We were facing an institutional situation that was completely inadequate and undergoing great transformation. The citizens of the Roman peripheries, and not only, rightfully request real decentralization and empowerment over their own territory. Today the structure of the circoscrizioni (community boards), and the functions they may perform, impels citizens to communicate both with the circoscrizioni and with the central municipal administration. In both cases, they find procedural obstacles and real overlap of the two levels. The idea of creating new municipalities in the metropolitan area would resolve some, but not all, of these problems. In fact, over two hundred local communities identifying with their own territories emerge from a careful reading of the physical and social order of these neighborhoods and borgate. The populations of these micro-cities are well rooted and have no intention of moving. They have very little relationship with other nearby micro-cities and hardly any with the rest of the metropolitan area. It is necessary to understand this information in order to face the issues regarding the intermediate administrative aggregations and to provide adequate responses.
Today, official forms of citizen participation are those mandated in the planning law of 1942. A new way of guaranteeing continuous and interactive participation in planning must be invented. The representatives in the circoscizioni are as distant from the community as those in the central administration and few instruments exist which allow direct intervention.

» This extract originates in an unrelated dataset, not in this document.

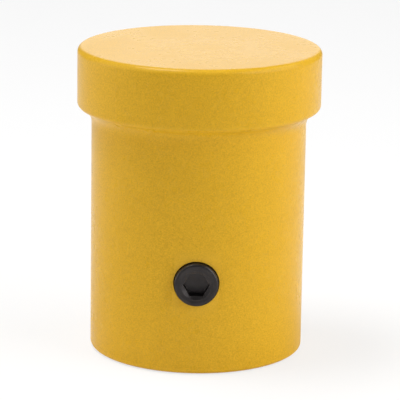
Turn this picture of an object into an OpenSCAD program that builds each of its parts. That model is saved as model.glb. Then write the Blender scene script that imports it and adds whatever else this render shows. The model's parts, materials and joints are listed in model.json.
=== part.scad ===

The first step in facing this issue was taken by the city administration by instituting neighborhood laboratories in the peripheral areas using the so-called “complex” planning instruments (programs for urban recovery, rehabilitation etc). The six neighborhood laboratories now in operation demonstrate that this is the correct way to proceed, permitting a better way of setting goals which fit local needs and creating the consensus necessary for their implementation. Aside from providing an efficient instrument for interactive communications, the laboratories also serve as valid technical and practical support for the decentralized institutions.